当時は自分が上手くできないことが本当に悔しくて、涙をこらえながらやっていたこともありました。でも、いろんな人に教えてもらったり、私が楽しくできるように、みなさんが助けてくれたりしたので、また今とは違った感じだったなと思います。
大人たちばっかりの現場で、苦労されることはありませんでしたか?
その頃の現場は同年代の子が多くて、一緒にワイワイやるっていう感じで、すごく楽しい雰囲気でしたね。マイクが4本用意されていたら、2本くらいは子ども向けに下がっているような感じの現場だったんです(笑)。

「プリキュアになりたい」七夕の短冊に書いた夢が現実に

福原さんはもともと「アニメに携わりたい」とか、「声優の仕事をやってみたい」と考えたことはありましたか?
声優の仕事がしたいとは思っていなかったんですけど、プリキュアには憧れていました。

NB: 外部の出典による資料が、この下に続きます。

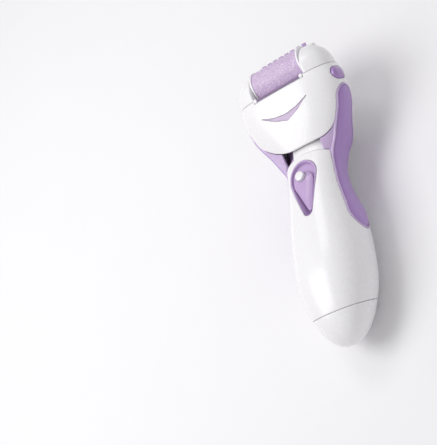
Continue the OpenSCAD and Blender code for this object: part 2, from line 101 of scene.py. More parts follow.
def make_camera():
    """The camera, looking at the front and the right side with the head up and to the left."""
    azimuth, elevation, roll = CAMERA_AZIMUTH, CAMERA_ELEVATION, CAMERA_ROLL
    back = Vector((math.sin(azimuth) * math.cos(elevation), -math.cos(azimuth) * math.cos(elevation),
                   math.sin(elevation)))
    level = Vector((math.cos(azimuth), math.sin(azimuth), 0))
    upright = back.cross(level)
    right = math.cos(roll) * level + math.sin(roll) * upright
    up = -math.sin(roll) * level + math.cos(roll) * upright
    z_axis = (back + AIM_LEFT * right + AIM_DOWN * up).normalized()
    x_axis = up.cross(z_axis).normalized()
    turn = Matrix((x_axis, z_axis.cross(x_axis), z_axis)).transposed().to_4x4()
    data = bpy.data.cameras.new("camera")
    data.lens, data.sensor_width, data.sensor_fit = CAMERA_LENS, CAMERA_SENSOR, "AUTO"
    data.clip_start, data.clip_end = 0.01, 20
    camera = bpy.data.objects.new("camera", data)
    camera.matrix_world = Matrix.Translation(CAMERA_TARGET + back * CAMERA_DISTANCE) @ turn
    bpy.context.scene.collection.objects.link(camera)
    bpy.context.scene.camera = camera


make_camera()


# ---- materials ------------------------------------------------------------------------------

def linear(r, g, b):
    """sRGB 0..1 to scene linear."""
    return tuple(c / 12.92 if c <= 0.04045 else ((c + 0.055) / 1.055) ** 2.4 for c in (r, g, b))


class Nodes:
    """Short calls for one material's node tree."""

    def __init__(self, name):
        self.material = bpy.data.materials.new(name)
        self.material.use_nodes = True
        self.tree = self.material.node_tree
        self.tree.nodes.clear()
        self.out = self.new("ShaderNodeOutputMaterial")
        self.bsdf = self.new("ShaderNodeBsdfPrincipled")
        self.link(self.bsdf, "BSDF", self.out, "Surface")
        self.where = self.new("ShaderNodeTexCoord")

    def new(self, kind, **inputs):
        """A node with its inputs set; an underscore stands for a space in an input's name."""
        node = self.tree.nodes.new(kind)
        for key, value in inputs.items():
            node.inputs[key.replace("_", " ")].default_value = value
        return node

    def link(self, a, out, b, into):
        self.tree.links.new(a.outputs[out], b.inputs[into])

    def noise(self, size_mm, detail, stretch=(1, 1, 1)):
        """Object-space noise whose features are about size_mm across."""
        mapping = self.new("ShaderNodeMapping")
        mapping.inputs["Scale"].default_value = [s / (size_mm * MM) for s in stretch]
        noise = self.new("ShaderNodeTexNoise", Scale=1.0, Detail=detail, Roughness=0.55)
        self.link(self.where, "Object", mapping, "Vector")
        self.link(mapping, "Vector", noise, "Vector")
        return noise

    def ramp(self, source, out, stops):
        """A colour ramp with (place, colour) stops."""
        ramp = self.new("ShaderNodeValToRGB")
        elements = ramp.color_ramp.elements
        while len(elements) < len(stops):
            elements.new(0.5)
        for element, (place, colour) in zip(elements, stops):
            element.position, element.color = place, (*colour, 1)
        self.link(source, out, ramp, "Fac")
        return ramp

    def spread(self, source, out, low, high):
        """Maps 0.3..0.7 of a noise to low..high."""
        node = self.new("ShaderNodeMapRange")
        for key, value in (("From Min", 0.3), ("From Max", 0.7), ("To Min", low), ("To Max", high)):
            node.inputs[key].default_value = value
        self.link(source, out, node, "Value")
        return node

    def bump(self, source, out, strength, depth_mm, before=None):
        """A bump for the surface's normal, laid over the bump before it."""
        bump = self.new("ShaderNodeBump", Strength=strength, Distance=depth_mm * MM)
        self.link(source, out, bump, "Height")
        if before:
            self.link(before, "Normal", bump, "Normal")
        self.link(bump, "Normal", self.bsdf, "Normal")
        return bump


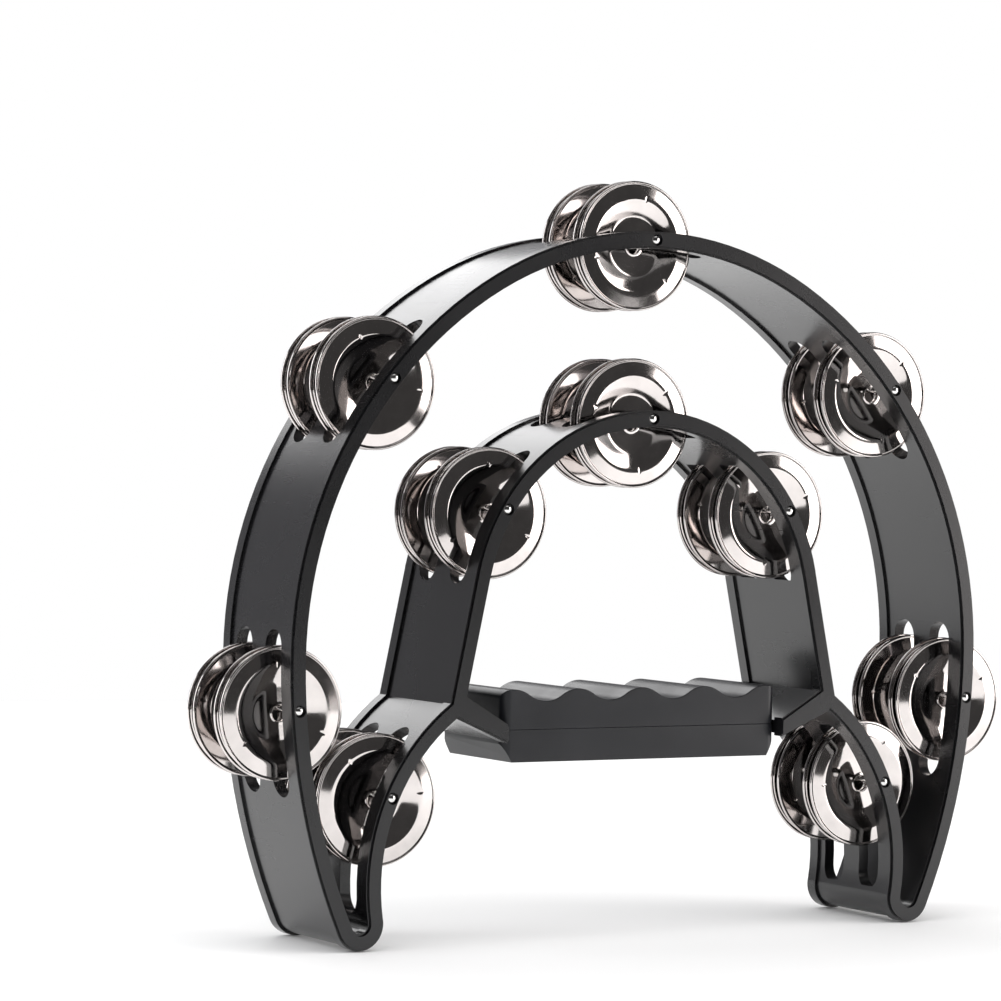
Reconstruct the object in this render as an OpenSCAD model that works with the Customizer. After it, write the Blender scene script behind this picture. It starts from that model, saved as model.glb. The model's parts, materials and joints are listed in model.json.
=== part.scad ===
// Half-moon tambourine with two rows of jingle pairs and a finger-grip handle.
// Stands on its two rounded feet: X is the width, Y the depth, Z up, in millimetres.
// The playing face with the pin heads is at -Y. The origin is under the middle of the object.

/* [Outer frame] */
// Width of the moulded frame, without the jingles that stand out of it
frame_w = 260; // [200:1:320]
// Height from the feet to the top of the frame
frame_h = 229; // [180:1:280]
// Depth of the frame from the front rim to the back rim
frame_d = 50; // [40:1:60]
// Height of the widest place
waist_z = 91; // [60:1:120]
// Outer radius of the crown of the frame
crown_r = 119; // [100:1:125]

/* [Band section] */
// Width of the rims, seen from the front
rim_w = 5.4; // [4.6:0.1:7]
// Depth of each rim from its face to the web
rim_d = 5.5; // [3:0.1:8]
// How far the web is set in from each side of the rim
web_inset = 0.8; // [0.4:0.1:1.2]
// Width of the shoulder on each side of the raised bead of a rim
bead_inset = 0.7; // [0.4:0.1:1.2]
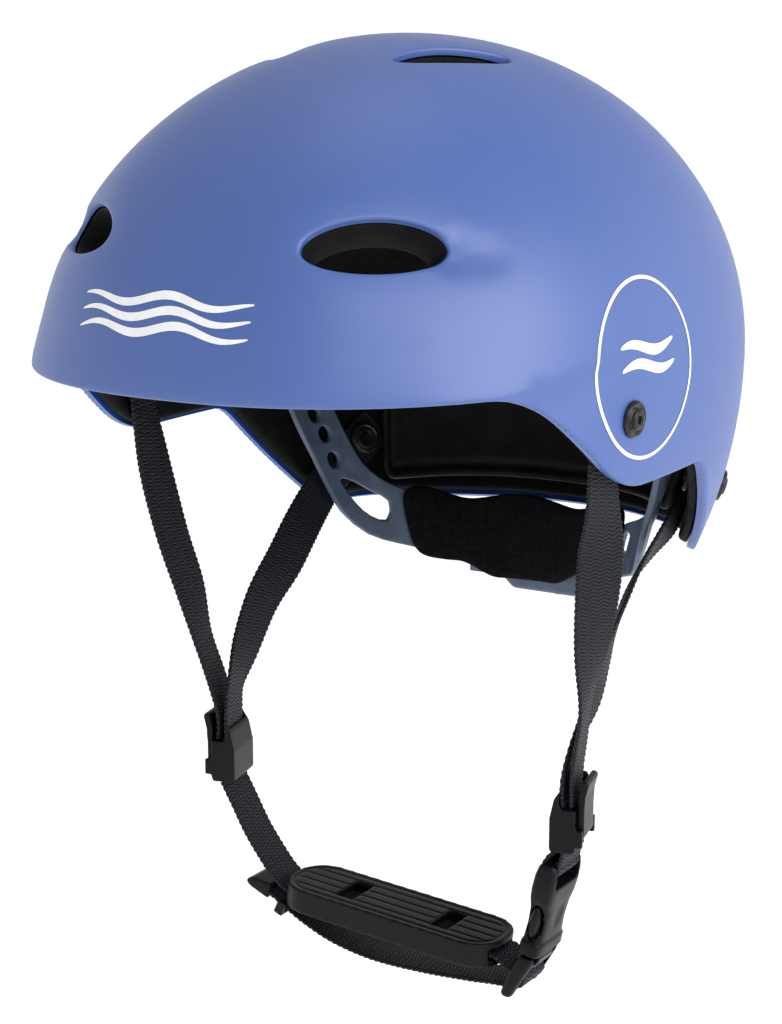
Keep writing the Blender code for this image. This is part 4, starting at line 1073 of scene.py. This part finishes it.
def make_nape_pad():
    """Thick brushed sleeve over the band, wrapped round the arm at each end."""
    columns, sides = 40, 28
    low_turn, high_turn = math.radians(48.5), math.radians(144)
    points = []
    for column in range(columns + 1):
        share = column / columns
        end = min(share, 1 - share)
        ends = (1 - abs(2 * share - 1) ** 7) ** 0.5
        wrap = 1 - smooth_step(end, 0.10, 0.16)
        top = -66.4 + 1.6 * math.cos(4 * math.pi * share) - 3.6 * smooth_step(end, 0.1, 0.3)
        bottom = -96.4 - 6.8 * smooth_step(end, 0.18, 0.36)
        middle, half = (top + bottom) / 2, (top - bottom) / 2
        inner, outer = -7.0, -1.6 + 4.0 * wrap
        for side in range(sides):
            angle = 2 * math.pi * side / sides
            across, up = squarer(math.cos(angle), 0.55), squarer(math.sin(angle), 0.75)
            out = (inner + outer) / 2 + (outer - inner) / 2 * across * ends
            height = middle + half * up * (0.55 + 0.45 * ends)
            turn = low_turn + (high_turn - low_turn) * share
            points.append(cradle_point(turn, height, out))
    faces = tube_faces(columns + 1, sides) + end_caps(columns + 1, sides)
    pad = new_mesh("nape_pad_stuffed", points, faces, PLUSH)
    face_outwards(pad)
    held = [column * sides + side for column in range(4, columns - 3) for side in range(sides)
            if math.cos(2 * math.pi * side / sides) > 0.2]
    puff(pad, held, 3.0, 2.5)
    refine(pad, 1)
    stand_for(pad, "cradle", "pad_fabric", "nape_pad")


# ---- moulded fittings ----


def joined(name, solids, material):
    """One object from several, which are removed."""
    shape = bmesh.new()
    for solid in solids:
        shape.from_mesh(solid.data)
    mesh = bpy.data.meshes.new(name)
    shape.to_mesh(mesh)
    shape.free()
    mesh.materials.append(material)
    item = bpy.data.objects.new(name, mesh)
    bpy.context.scene.collection.objects.link(item)
    for solid in solids:
        bpy.data.objects.remove(solid)
    return item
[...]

小さい女の子の憧れですし、私も「プリキュアになりたい」って七夕の短冊に書いてました(笑)。アニメは、ジブリ作品や『サザエさん』とか『ちびまる子ちゃん』が好きで見ていました。
今回のドラマで先輩声優として出演されている戸松 遥さんも、ジブリが好きだったことが声優になるきっかけだったそうですよ。
そうなんですね! 戸松さんとふたりのシーンが多かったので、お芝居の話や好きなものの話をしていて、「今度ご飯行こうね」って約束して。それが今日(※取材日)、ようやく行けることになったので、すごく楽しみなんです。ふふふ。今日そこでジブリのお話をしたいなと思います。
私、個人的に『ソードアート・オンライン』とか戸松さんの作品を見ていましたし、戸松さんのCDも持っていて憧れの存在だったので、今回のお仕事は本当に嬉しかったんです。
僕もさっき戸松さんを取材して、「あれ? この可愛らしい人が『妖怪ウォッチ』のケータなんだよな?」と不思議な気持ちになりました。
そうですよね! 話していても、「あのキャラクターだ!」って全然わからないんです。『声ガール!』でも声色を変えて演技するシーンがあるんですけど、それを見てて「こんな素敵な声優さんになりたいなー」と思いました(笑)。
そもそも声優として『キラキラ☆プリキュアアラモード』への出演が決まったときは、どう思われましたか?
子どもの頃からプリキュアへの思い入れがすごく強かったので、びっくりしました。お母さんも喜んでくれたし、出演してからは「毎週見てるよ」ってみんな言ってくれるから、本当に嬉しいなーって思います。グッズとか見たらすぐ買っちゃうし(笑)。
自分が演じている役のグッズを買っちゃうんですね(笑)。
はい、ふふふ。先日、フォトブックのお渡しイベントがあったんですけど、キュアカスタードの衣装を着て「カスタードが大好き」って遠方から来てくれている子もいて、すごく嬉しかったです。そんなふうに小さい子が会いに来てくれると、「スゴいなプリキュア!」って思います。